While Fe–N–C materials exhibit great potential
for
catalyzing the oxygen reduction reaction (ORR), their activity origin,
especially the significant activity difference in acidic and alkaline
media, remains a long-standing conundrum hindering the development
of such catalysts. Here, we show an unanticipated pH-dependent regulation
mechanism in Fe–N–C materials via first-principles microkinetic
computations that explicitly consider the pH, solvation, and electrode
potential effects. We find that, under typical operating potentials,
the well-established FeN4 centers of Fe −N–C
catalysts, regardless of the pyridinic and pyrrolic-type N-coordination
environments, are not adsorbate-free but covered by an intrinsic intermediate
*OH at pH = 1 and *O at pH = 13, resulting in FeN4–OH
and FeN4–O centers formed in situ.

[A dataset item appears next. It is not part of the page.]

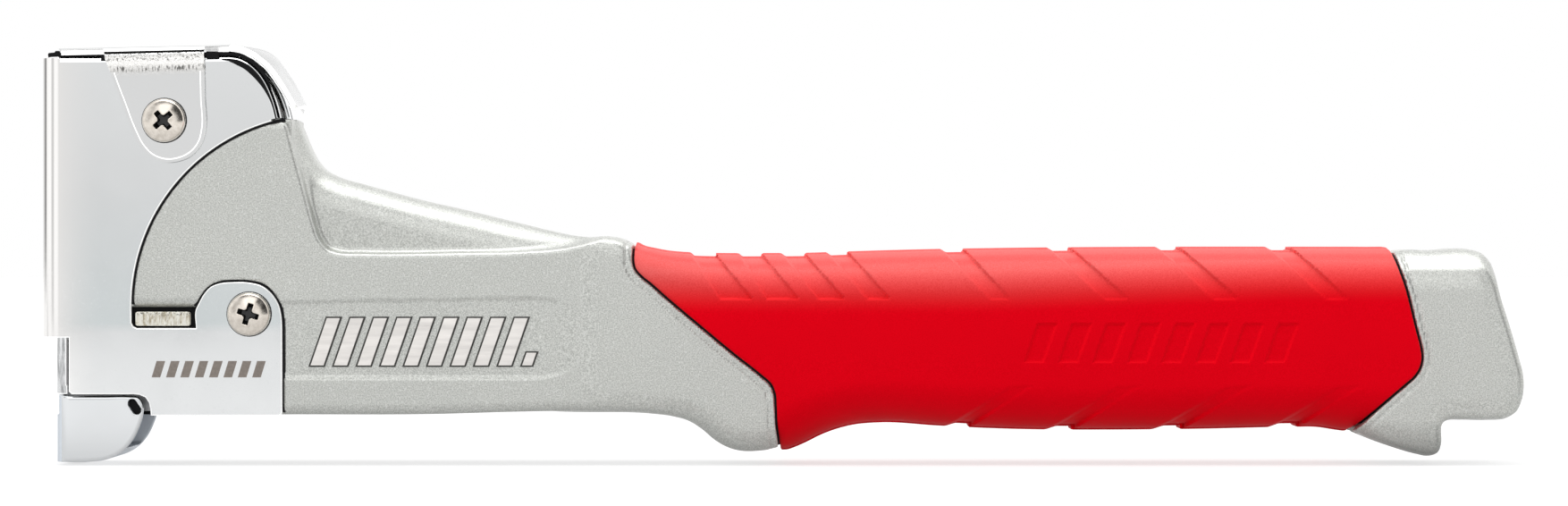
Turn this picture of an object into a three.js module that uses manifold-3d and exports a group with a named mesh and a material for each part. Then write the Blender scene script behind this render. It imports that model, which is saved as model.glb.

We evaluate the
pH- and potential-dependent kinetics and thermodynamics of the real
active Fe centers of Fe–N–C catalysts against experimental
measurements. We demonstrate that the activity difference of Fe–N–C
catalysts is attributed to the *O coordination-induced optimization
of the electronic structure and intermediate adsorption over the *OH
case. Our work provides the mechanistic insight into the pH effects
and paves the way toward a more effective catalyst design.